Lithotripsy uses high-intensity acoustic waves (HI-EWST). The patient is usually sedated or anesthetized in order to help them remain still and reduce discomfort.

=== Physical therapy ===
Extracorporeal shockwave therapy is used as a second line measure to treat tennis elbow, shoulder rotator cuff pain, Achilles tendinitis, plantar fasciitis, and greater trochanteric pain syndrome.

ESWT is used to aid in recovering normal muscle tone following various disorders. This use was demonstrated in patients with frozen shoulders compared to therapeutic ultrasound with exercises.

ESWT is used to increase cellular metabolism and to speed revascularisation.

=== Orthopedics ===
Medium intensity ESWT (MI-EWST) is also used to promote bone healing and treat bone necrosis. It is an effective alternative to surgical treatment of non-healing fractures. Sedation is not required.

=== Wounds ===
MI-ESWT is used for wound healing and has shown positive results in short-term and long-term outcomes in diabetic patients with foot ulcers. Randomised controlled trials into the use of ESWT for healing venous leg ulcers are needed as there is a lack of evidence in this area.

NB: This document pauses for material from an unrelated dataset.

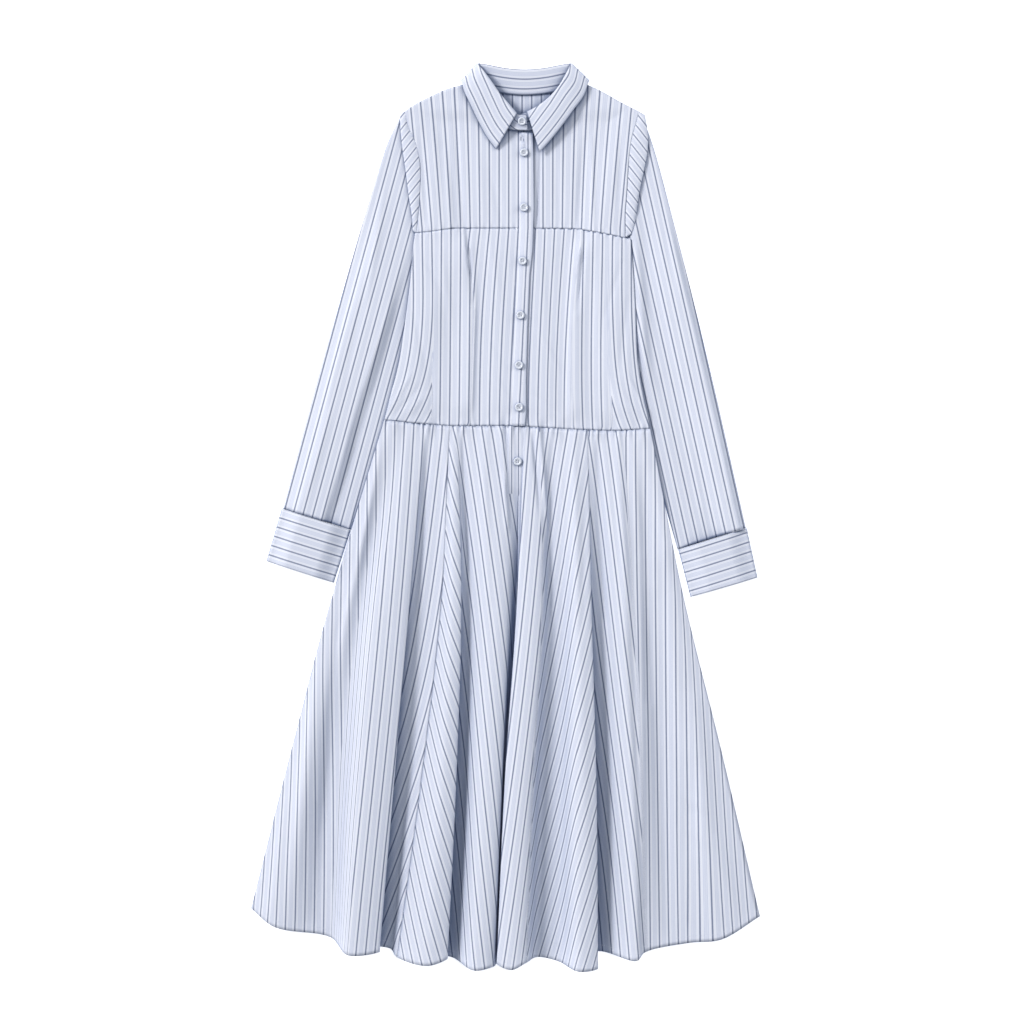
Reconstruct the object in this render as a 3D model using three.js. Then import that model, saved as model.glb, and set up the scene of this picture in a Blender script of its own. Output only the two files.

Sedation is not required.

=== Erectile dysfunction ===
Low-intensity extracorporeal shock wave therapy (LI-ESWT) has been used as a treatment for erectile dysfunction (ED). It differs from palliative options by aiming to restore natural erectile function by inducing cellular microtrauma, triggering the release of angiogenic factors and promoting neovascularization in treated tissue.

Clinical studies, including double-blind randomized trials, have demonstrated LI-ESWT's ability to improve erectile function and penile hemodynamics in men with vasculogenic ED. Sedation is not required.

== Veterinary use ==
ESWT is commonly used for treating orthopedic problems in horses, including tendon and ligament injuries, kissing spine, navicular syndrome, and arthritis. The evidence for these uses is weak.

== Research ==
In response to concerns raised by NICE, in 2012 a study called the Assessment of the Effectiveness of ESWT for Soft Tissue Injuries was launched (ASSERT).

In a 2008 study involving 23 patients with chronic Achilles tendinopathy, 20 reported improvement in their condition and pain scores after ESWT; three saw no change, and none reported any worsening.

In the UK, the National Institute for Health and Care Excellence (NICE) reported that the evidence for ESWT in most indications is conflicting, and therefore ESWT should be used only under special arrangements for clinical governance and audit. Two 2017 reviews reported similar findings, with moderate level evidence at best.

As of 2018 use of ESWT had been studied as a potential treatment for chronic prostatitis/chronic pelvic pain syndrome in three small studies; short-term improvements in symptoms and few adverse effects were reportred, but the medium-term results are unknown, and the results are difficult to generalize due to the low quality of the studies.